Perjalanan kemari terbilang nyaman. Kami naik mobil sewaan. Sebuah sedan Chevrolet merah marun entah dari tahun berapa. Sepertinya sih masih di atas tahun 2000-an. Cc-nya besar, tarikannya kuat. Biasa pakai mobil cc lebih kecil, Bapak senang bisa menjajal mobil lain. Sayangnya jalan tol Siprus memperkenankan kecepatan maksimal 100 km/jam. Dari Larnaka, ke arah Pafos bisa ditempuh sekitar 2 jam-an.
Bersama Lia, kami mampir dulu di Petra tou Romiou, sebuah daerah pinggir pantai, dimana sebuah batu raksasa bernama Aphrodite’s Rock terletak. Legendanya, Dewi Aphrodite dulunya muncul di sekitar batu ini. Orang Siprus memang sangat mengkhultuskan dewi satu ini. Hampir semua tempat punya petilasan Dewi Aphrodite. Termasuk museum dan kuil-kuil persembahan.
Tak percaya legenda, kami akui bahwa pantai selatan di Petra tou Romiou sangatlah indah. Karang-karang terjal di satu sisi. Pengemudi jalanan tepi pantai mesti hati-hati. Kadang ada karang rontok. Dari kejauhan, Batu Aphrodite sudah kelihatan. Kami jadikan beberapa latar belakang foto. Perpaduan warna terang karang, bebetuan pantai abu-abu hingga kehitaman, dan birunya laut. Pagi itu adalah hari setelah badai disertai hujan deras. Air laut ke arah pantai terlihat kecoklatan.

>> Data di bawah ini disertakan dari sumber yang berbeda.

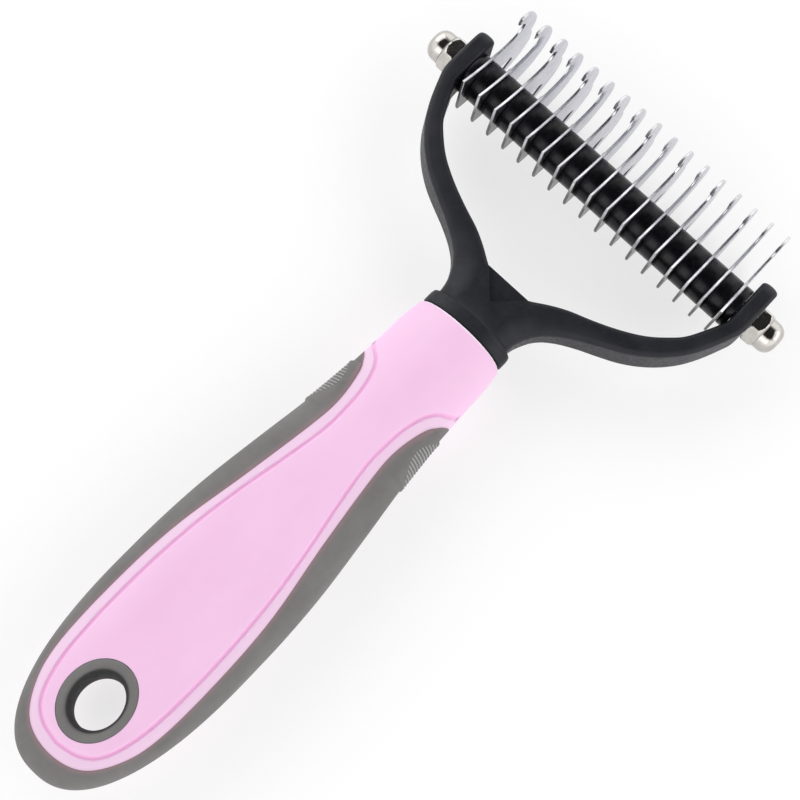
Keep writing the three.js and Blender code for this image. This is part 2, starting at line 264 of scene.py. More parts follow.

Seperti kota-kota besar di Siprus lainnya, Pafos terletak di tepi laut. Kota Pafos yang kita kenal sekarang adalah Pafos baru. Pafos lama ditulis dengan Paphos. Di kota ini kami ingin mengunjungi dua situs arkeologis. Archeological Park di Kato Pafos dan Tombs of the Kings. Kisah Tombs of the Kings sudah pernah dimuat dan ceritanya ada di sini.
Taman Arkeologisnya sungguh luas. Entah berapa hektar tepatnya. Yang jelas kami di sana dua jam-an. Tak semua kami temui. Sebab kami mulai gempor, sengatan sinar mentari melemahkan tubuh kami. Angin sepoi-sepoi sedang malas berhembus siang itu. Kami berjalan cepat di antara bebatuan berusia ribuan tahun lebih tua dibanding umur semua anggota keluarga pelancong. Paling suka kami jika ketemu situs-situs bertudung alias dalam bangunan. Jadi bisa berteduh dan berlama-lama menikmati mosaik-mosaik dari jaman Romawi kuno.
Di kompleks luas ini, masih banyak galian. Membuka puing-puing di antara padang rumput. Di rerumputan dan tumbuhan-tumbuhan perdu banyak sekali kali lihat siput-sipur kecil. Seukuran jempol tangan Bapak. Kalau tak seksama melihat jalan, mereka sering terinjak. Sebab beberapa nangkring di jalanan. Emak paling tidak tega. Apalagi kalau mendengar ‘krek’ ketika menginjak cangkang mereka. Rasanya hati ini ikut ‘krek’.